Faculty, staff have little say on new president

By Alexandra Kukulka

The composition of the advisory panel set up to recommend candidates to the board of trustees to be Columbia’s next president is heavily weighted with board members, giving little voice to the college’s faculty and staff, a Chronicle

analysis shows.

According to bylaws approved by the board of trustees last spring that were not inserted in the faculty handbook, the panel will recommend two or three presidential candidates to the trustees for a final vote. The panel must approve each candidate by a two-thirds vote.

A two-thirds majority of the 22 panel members requires 15 votes. Since there are 13 members of the

board of trustees on the panel only  two more votes are needed to reach 15, obtainable from any combination of the two deans, one chair, and one high-level administrator who also sit on the panel.

This would dilute the representation of Columbia’s 3,281 faculty and staff members because there are only three full-time faculty and one part-time faculty on the panel, and essentially no staff, according to the panel list (In assembling the panel, board chairman Allen Turner said he counted Dean of Students Sharon Wilson-Taylor as a staff member).

The ratio stands in stark contrast to the selection process in 2000 that brought Warrick L. Carter to Columbia. At the time, there were only two trustees and five combined faculty and chairmen on the advisory panel, according to records cited by Faculty Senate President Pegeen Reichert-Powell, who delivered a report to the Senate Sept. 14.

“This matters because the advisory panel votes to send candidates forward to the board of trustees,” Powell said. “The fact that the board of trustees ultimately hires the president has not changed. But no candidate, according to the board of trustees bylaws, may go as a viable candidate unless it is voted on by two-thirds of the panel.”
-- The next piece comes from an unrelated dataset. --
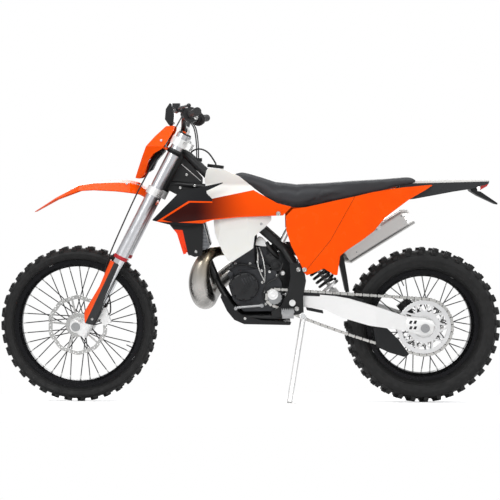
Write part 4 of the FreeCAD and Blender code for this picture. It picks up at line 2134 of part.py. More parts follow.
def build():
    """All pieces by name, upright."""
    spine = frame_spine()
    cradle = frame_cradle(spine)
    arm = swingarm()
    lamp = headlamp()
    cushion = seat()
    rear_light = tail_lamp()
    fender = rear_fender(cushion, rear_light)
    cap = fuel_cap()
    clamp = upper_clamp()
    mask = headlight_mask(lamp)
    caliper = front_caliper()
    controls = Part.makeCompound([hand_controls(1), hand_controls(-1)])
    nodes = {
        "frame_spine": spine,
        "frame_cradle": cradle,
        "subframe": subframe(spine),
        "swingarm": arm,
        "rear_axle": rear_axle_bolt(),
        "chain": chain(),
        "front_sprocket": front_sprocket(),
        "chain_guide": chain_guide(arm),
        "crankcase": crankcase(),
        "engine_covers": Part.makeCompound([ignition_cover(), clutch_cover()]),
        "cylinder": cylinder(),
        "intake": intake(),
        "exhaust_pipe": exhaust_pipe(),
        "silencer": silencer(),
        "radiators": Part.makeCompound([radiator(1), radiator(-1)]),
        "fuel_tank": fuel_tank(spine, cushion),
        "fuel_cap": Part.makeCompound([cap, oil_cap(spine)]),
        "vent_hose": vent_hose(spine, cap),
        "shrouds": Part.makeCompound([shroud(1), shroud(-1)]),
        "radiator_covers": Part.makeCompound([radiator_cover(1), radiator_cover(-1)]),
        "side_panels": Part.makeCompound([side_panel(1), side_panel(-1)]),
        "seat_pad": cushion,
        "rear_fender": fender,
        "tail_lamp": rear_light,
        "plate_holder": plate_holder(fender),
        "skid_plate": skid_plate(cradle),
        "airbox": airbox(),
        "shock_body": shock_body(),
        "shock_spring": shock_spring(),
        "foot_controls": Part.makeCompound([footpegs(), foot_levers()]),
        "rear_caliper": rear_caliper(),
        "stand_bracket": stand_bracket(),
        "side_stand": side_stand(),
        "rear_tyre": placed(rolled(rear_tyre()), rear_axle),
        "rear_rim": placed(rim(rear_rim_radius, rear_rim_inner_radius, rear_rim_half_width), rear_axle),
        "rear_spokes": placed(spokes(rear_flange_radius, rear_flange_offset, rear_rim_inner_radius), rear_axle),
        "rear_hub": placed(rear_hub(), rear_axle),
        "rear_sprocket": rear_sprocket(),
        "rear_disc": placed(wave_disc(rear_disc_radius, -rear_disc_offset), rear_axle),
        "front_tyre": placed(rolled(front_tyre()), front_axle),
        "front_rim": placed(rim(front_rim_radius, front_rim_inner_radius, front_rim_half_width), front_axle),
        "front_spokes": placed(spokes(front_flange_radius, front_flange_offset, front_rim_inner_radius), front_axle),
        "front_hub": placed(front_hub(), front_axle),
        "front_disc": placed(wave_disc(front_disc_radius, front_disc_offset), front_axle),
        "fork_tubes": Part.makeCompound([fork_outer(1), fork_outer(-1)]),
        "fork_sliders": Part.makeCompound([fork_inner(1), fork_inner(-1)]),
        "fork_feet": Part.makeCompound([fork_foot(1), fork_foot(-1)]),
        "fork_guards": Part.makeCompound([fork_guard(1), fork_guard(-1)]),
        "front_axle": front_axle_bolt(),
        "front_caliper": caliper,
        "brake_hose": brake_hose(caliper, controls),
        "lower_clamp": lower_clamp(),
        "upper_clamp": clamp,
        "instrument": instrument(clamp, mask),
        "handlebar": handlebar(),
        "grips": grips(),
        "hand_controls": controls,
        "front_fender": front_fender(),
        "headlight_mask": mask,
        "headlamp": lamp,
    }
    return nodes


def row_shift(shapes):
    """Moves the middle of the parked bike's box over the origin."""
    box = FreeCAD.BoundBox()
    for shape in shapes:
        box.add(shape.BoundBox)
    return V(-(box.XMin + box.XMax) / 2, -(box.YMin + box.YMax) / 2, 0)


def main():
    os.makedirs("parts", exist_ok=True)
    nodes = build()
    for shape in nodes.values():
        shape.Placement = parked.multiply(shape.Placement)
    shift = row_shift(nodes.values())
    for name, shape in nodes.items():
        shape.translate(shift)
        shape.exportStep("parts/" + name + ".step")
        print(name, len(shape.Solids), round(shape.Volume), shape.isValid())


main()
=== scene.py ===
# %% [markdown]
# # An enduro motorcycle, dressed in Blender
#
# The machine is already whole as a set of solid parts: frame, engine, wheels, fork and bodywork. They arrive
# as a fixed frame, and this lesson adds what the solids leave out: the finish of every surface, and the
# shapes that are easier to model as meshes, such as a tyre's tread or a padded saddle. We start by loading
# the parts and by noting where the machine stands, because it leans on its side stand.

# %% Load the parts and note the box they fill
import json
import math

import bmesh
import bpy
from mathutils import Matrix, Vector
from mathutils.bvhtree import BVHTree


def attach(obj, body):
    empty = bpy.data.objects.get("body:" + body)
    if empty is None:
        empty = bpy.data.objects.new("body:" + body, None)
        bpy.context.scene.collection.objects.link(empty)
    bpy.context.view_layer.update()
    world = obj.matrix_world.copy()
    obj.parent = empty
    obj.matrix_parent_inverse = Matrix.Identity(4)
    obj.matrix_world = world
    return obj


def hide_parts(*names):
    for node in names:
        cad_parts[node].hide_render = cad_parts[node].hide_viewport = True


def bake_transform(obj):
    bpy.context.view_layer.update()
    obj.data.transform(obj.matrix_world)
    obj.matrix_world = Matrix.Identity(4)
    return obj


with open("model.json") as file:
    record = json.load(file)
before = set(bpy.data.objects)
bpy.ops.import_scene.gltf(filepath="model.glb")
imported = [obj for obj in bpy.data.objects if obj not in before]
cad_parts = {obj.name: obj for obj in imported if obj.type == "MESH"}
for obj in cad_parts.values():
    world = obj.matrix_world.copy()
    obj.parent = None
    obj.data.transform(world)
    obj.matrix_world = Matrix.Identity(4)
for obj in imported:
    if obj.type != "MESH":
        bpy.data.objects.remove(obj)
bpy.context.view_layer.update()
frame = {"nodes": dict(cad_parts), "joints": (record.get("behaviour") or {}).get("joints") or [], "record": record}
nodes = frame["nodes"]

# %% [markdown]
# Every place in this scene is easiest to say in the machine's own directions: forwards, to the rider's left,
# and up along the wheels. The axles give them. The rear axle is the origin, the line to the front axle
# points forwards, and the axle itself points left. One function then turns a place on the machine into a
# place in the scene, leaning included.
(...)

The panel is composed of 13 members of the board of trustees, two deans, three full-time faculty members, one part-time faculty member, one student, one department chairwoman and new college Chief Financial Officer Ken Gotsch.

Columbia has 377 full-time faculty, 1,660 part-time faculty, 682 full-time staff and 562 part-time staff for a total of 3,281.

The Faculty Senate executive committee spoke with Turner, about the discrepancy, Powell told the senators at the meeting.

She noted the board changed the bylaws regarding representation without putting them in the faculty handbook. The faculty used its handbook’s requirements that state that only three full-time faculty be appointed to a presidential search committee without realizing they could have insisted on more.

“We expressed our concern that these changes might undermine the faith of faculty in the search process itself,” Powell said. “The bottom line to that discussion is that the advisory panel stands as is.”

The Senate did not go on to contest the disproportionate representation of faculty and board members. Instead it passed a motion of support to remind the panel’s three faculty members that they represent the collective voice of the faculty, as previously reported by The Chronicle Sept. 17.

Repeated efforts by The Chronicle to elicit comment from Senate members were declined.

According to an invitation to apply for president from Isaacson, Miller, the company hired by the college to help with the search, the candidate should be someone with the “ability to provide vision and strategic direction,” have an “understanding and appreciation of the diverse disciplines represented at Columbia” and “willingness to be a visible and effective fundraiser” at the college.

Vice President of Academic Affairs and Interim Provost Louise Love said she believes the board of trustees is responsible for decisions pertaining to the next president, though having others on the panel is encouraging.

“I am pleased there is participation in the discussions [for the next president],” Love said. “In my own experience with search committees, the discussions are very powerful, so  having the opportunity to have a voice—to me—is where the real power resides.”

However, Louis Silverstein, emeritus professor in the Humanities, History and Social Sciences Department, said he would have liked to see more faculty representation on the panel.

“The faculty are the people in the community who really have knowledge of the college in a  manner and form that are not true for trustees and other people, who have a valued perspective,” Silverstein said. “It’s a different perspective than what faculty have.”

Silverstein said he would like to see a president who will lead Columbia into the future at a time when higher education is transforming. He would also like to see someone who will build on the college’s tradition and history.

To some members of the college, such as Love and Michael Bright, president of the United Staff of Columbia College and a staff member in the Film & Video Department, these numbers aren’t bothersome.

“It’s the board’s responsibility to take the lead on [the presidential search],” Bright said. “They are going to be working more closely with the president than probably anybody else on campus.”

Bright said he feels there is an unfair representation of staff members on the panel, as there is only one on the panel, though that person isn’t a “true staff member.” However, Bright expressed confidence in members of the board and panel to make the right decisions for the panel.

“Considering all the turmoil and strife [the college] had to endure last year, I think the [panel is] focused on making the best choice [it] can for Columbia,” Bright said.